**Supplied material**
◆ ◆ ◆ ◆

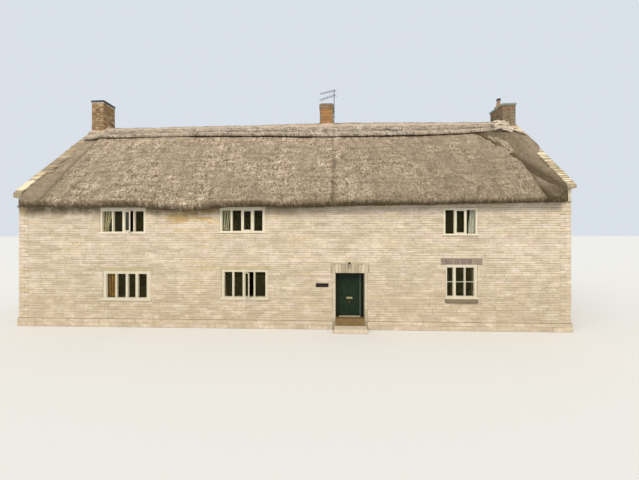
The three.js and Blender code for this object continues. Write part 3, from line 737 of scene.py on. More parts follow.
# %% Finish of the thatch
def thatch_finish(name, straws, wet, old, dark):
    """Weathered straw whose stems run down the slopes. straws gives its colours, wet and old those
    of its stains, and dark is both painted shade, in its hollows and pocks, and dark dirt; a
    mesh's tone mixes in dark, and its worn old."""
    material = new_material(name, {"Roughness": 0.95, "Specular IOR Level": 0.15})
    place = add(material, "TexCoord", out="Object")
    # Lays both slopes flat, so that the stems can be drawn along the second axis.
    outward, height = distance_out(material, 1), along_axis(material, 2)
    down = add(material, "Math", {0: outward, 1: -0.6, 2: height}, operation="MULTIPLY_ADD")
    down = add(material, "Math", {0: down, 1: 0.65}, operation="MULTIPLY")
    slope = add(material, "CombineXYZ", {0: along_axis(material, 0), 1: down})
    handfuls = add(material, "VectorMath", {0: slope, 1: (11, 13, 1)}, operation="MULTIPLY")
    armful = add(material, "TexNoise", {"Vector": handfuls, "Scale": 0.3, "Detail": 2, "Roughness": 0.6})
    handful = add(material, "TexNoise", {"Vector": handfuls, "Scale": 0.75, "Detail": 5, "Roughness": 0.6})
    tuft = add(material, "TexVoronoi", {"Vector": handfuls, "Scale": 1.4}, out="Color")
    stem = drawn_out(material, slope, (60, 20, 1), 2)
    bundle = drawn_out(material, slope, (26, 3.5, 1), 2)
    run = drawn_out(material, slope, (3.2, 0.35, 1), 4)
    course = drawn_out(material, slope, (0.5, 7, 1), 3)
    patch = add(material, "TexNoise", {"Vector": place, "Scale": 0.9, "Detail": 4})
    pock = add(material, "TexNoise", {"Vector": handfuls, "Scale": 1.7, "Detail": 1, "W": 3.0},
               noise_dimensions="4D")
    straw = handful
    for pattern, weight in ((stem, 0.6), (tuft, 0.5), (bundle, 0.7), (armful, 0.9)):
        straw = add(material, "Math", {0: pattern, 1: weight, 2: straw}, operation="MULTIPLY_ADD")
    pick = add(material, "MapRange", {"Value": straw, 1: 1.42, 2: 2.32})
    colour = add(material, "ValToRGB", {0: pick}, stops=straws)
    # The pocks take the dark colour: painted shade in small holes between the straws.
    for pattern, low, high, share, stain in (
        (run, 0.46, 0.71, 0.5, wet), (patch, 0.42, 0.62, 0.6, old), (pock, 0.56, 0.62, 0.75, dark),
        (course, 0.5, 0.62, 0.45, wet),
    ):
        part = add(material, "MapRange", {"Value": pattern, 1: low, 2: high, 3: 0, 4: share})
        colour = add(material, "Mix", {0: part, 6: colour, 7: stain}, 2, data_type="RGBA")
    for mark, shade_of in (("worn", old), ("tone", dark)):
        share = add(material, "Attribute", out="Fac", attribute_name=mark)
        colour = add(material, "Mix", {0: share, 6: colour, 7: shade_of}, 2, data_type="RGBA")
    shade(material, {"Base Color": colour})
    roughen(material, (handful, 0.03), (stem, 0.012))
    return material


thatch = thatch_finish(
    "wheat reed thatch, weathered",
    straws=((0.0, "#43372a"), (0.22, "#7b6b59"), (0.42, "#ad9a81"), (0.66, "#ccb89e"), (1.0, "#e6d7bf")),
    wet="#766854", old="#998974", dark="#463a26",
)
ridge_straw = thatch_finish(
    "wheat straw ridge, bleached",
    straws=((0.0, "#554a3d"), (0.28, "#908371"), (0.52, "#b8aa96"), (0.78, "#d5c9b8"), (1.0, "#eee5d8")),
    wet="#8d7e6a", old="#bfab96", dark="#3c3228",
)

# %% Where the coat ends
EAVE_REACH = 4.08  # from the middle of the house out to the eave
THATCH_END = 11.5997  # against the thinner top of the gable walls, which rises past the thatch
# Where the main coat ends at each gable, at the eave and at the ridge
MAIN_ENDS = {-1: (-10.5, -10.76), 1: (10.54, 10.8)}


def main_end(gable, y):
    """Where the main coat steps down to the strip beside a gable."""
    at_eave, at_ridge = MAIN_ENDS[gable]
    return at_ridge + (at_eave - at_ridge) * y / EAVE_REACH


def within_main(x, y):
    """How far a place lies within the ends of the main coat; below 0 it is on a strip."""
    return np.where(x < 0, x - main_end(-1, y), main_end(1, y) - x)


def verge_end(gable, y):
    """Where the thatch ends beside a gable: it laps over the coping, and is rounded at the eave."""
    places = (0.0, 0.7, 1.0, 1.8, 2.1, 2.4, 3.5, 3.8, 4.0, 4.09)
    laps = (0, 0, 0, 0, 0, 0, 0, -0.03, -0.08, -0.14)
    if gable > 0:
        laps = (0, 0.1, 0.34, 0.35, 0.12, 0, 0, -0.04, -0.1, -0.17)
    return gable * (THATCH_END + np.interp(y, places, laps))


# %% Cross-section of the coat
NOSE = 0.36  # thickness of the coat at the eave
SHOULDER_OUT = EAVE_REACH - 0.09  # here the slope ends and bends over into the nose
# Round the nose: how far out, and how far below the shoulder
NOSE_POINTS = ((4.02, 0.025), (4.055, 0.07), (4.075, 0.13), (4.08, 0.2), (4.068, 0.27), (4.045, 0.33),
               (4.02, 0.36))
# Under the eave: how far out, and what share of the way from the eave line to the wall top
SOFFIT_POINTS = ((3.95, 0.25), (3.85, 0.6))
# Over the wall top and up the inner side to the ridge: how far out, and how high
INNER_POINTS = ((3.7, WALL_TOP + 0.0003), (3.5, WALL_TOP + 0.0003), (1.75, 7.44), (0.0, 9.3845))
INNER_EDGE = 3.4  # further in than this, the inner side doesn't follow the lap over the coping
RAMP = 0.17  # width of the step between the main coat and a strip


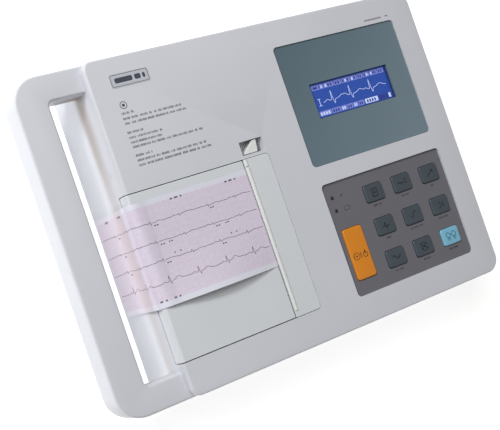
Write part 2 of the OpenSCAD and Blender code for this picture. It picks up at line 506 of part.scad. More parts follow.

◆ ◆ ◆ ◆

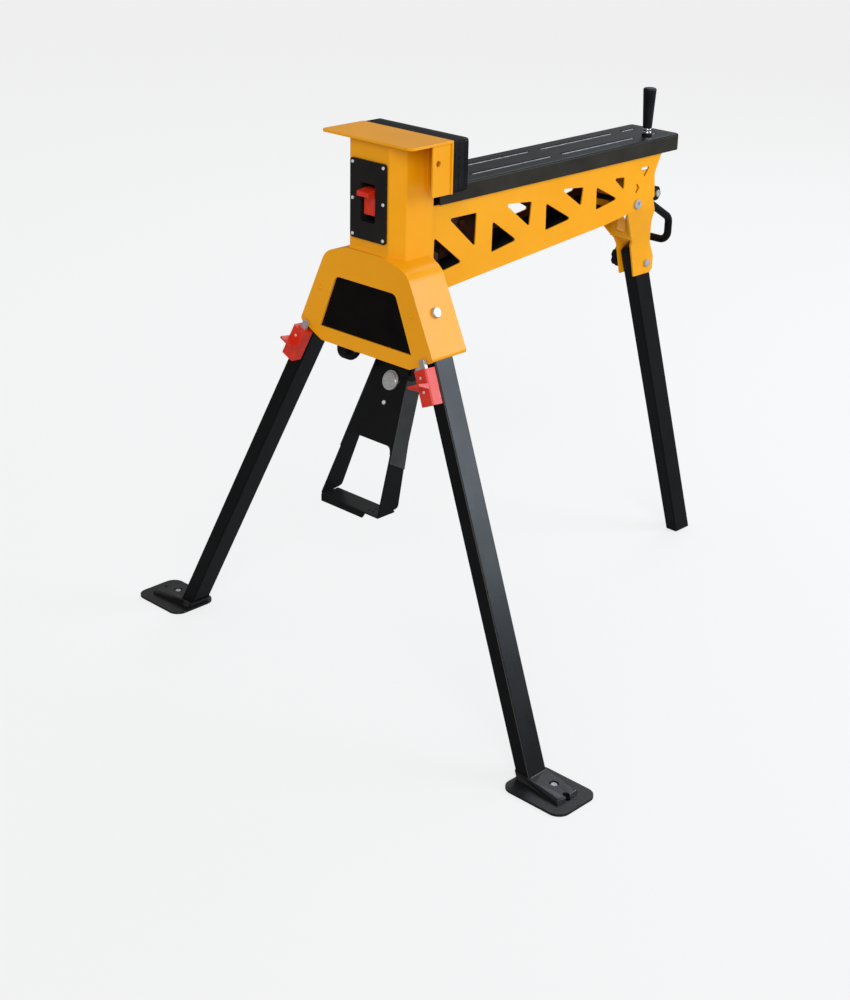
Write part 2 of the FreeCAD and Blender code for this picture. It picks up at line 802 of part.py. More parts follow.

◆ ◆ ◆ ◆

**To be done**
Using the listing above, say how many of its lines contain the string "picture", giving nothing but the figure.

**Solved exercise**
2